Zack Beauchamp [06:30]:
“What Trump has done is basically to avoid doing any cover up because he’s doing everything out in the open... Without the cover-up, it’s actually very hard as a journalist to get readers to think that this is anything but normal procedures.”
Zack Beauchamp [22:38]:
“[World Liberty] is essentially something that somebody can pay into as much money as they want. And in theory, that payment is anonymous, but it is effectively donating money directly to a thing that only can pay out to the Trump family... Do I know that that’s happening? No... but I can’t rule that scenario out either.”
Zack Beauchamp [25:15]:
“It’s not [legal]. Is the truth of the matter. I’m sure much of this behavior is obviously illegal... The only people who have the capacity to prosecute this are in the Justice Department. And the Trump administration has paid special attention to purging attorneys and appointing political cronies to top positions there.”
Zack Beauchamp [32:21]:
“That’s the entire thing that’s going on here. That to me, is the thread that makes corruption and anti democratic politics part of the same tapestry... both of them are part of this very fundamental objective of making himself the decider.”
Zack Beauchamp [37:28]:
“I think never in the history of corruption has so little effort gone into hiding so much graft. There’s the pardon factory, they’re running out of DOJ donors and political allies straight to the front of the line. And then, of course, the president and his family’s net worth has increased by billions since he took office.”

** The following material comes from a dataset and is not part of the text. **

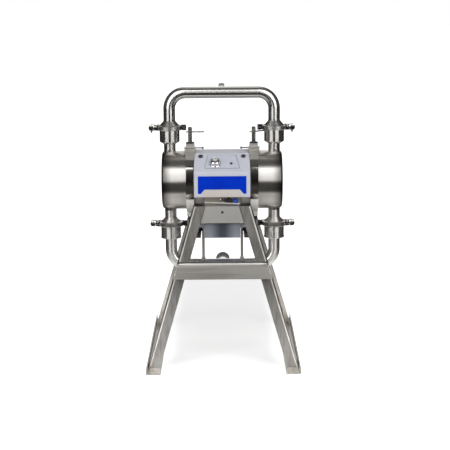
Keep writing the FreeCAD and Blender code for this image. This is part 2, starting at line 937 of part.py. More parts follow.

This episode paints a portrait of a U.S. presidency awash in self-enrichment and openly transactional governance, with minimal legal or institutional checks. The breadth and blatancy of scandals—many announced publicly—make it hard for both journalists and the public to process them as aberrant rather than routine. Beauchamp’s analysis suggests the logic underpinning both Trump’s corruption and anti-democratic moves is fundamentally “natural statism”—a concentration of power aimed at personal advantage. While similar experiments elsewhere eventually succumbed to popular backlash (especially in poor economic times), the U.S. awaits its own reckoning, as both activists and pragmatic politicians try to define an electoral argument that links personal enrichment to declining national fortunes.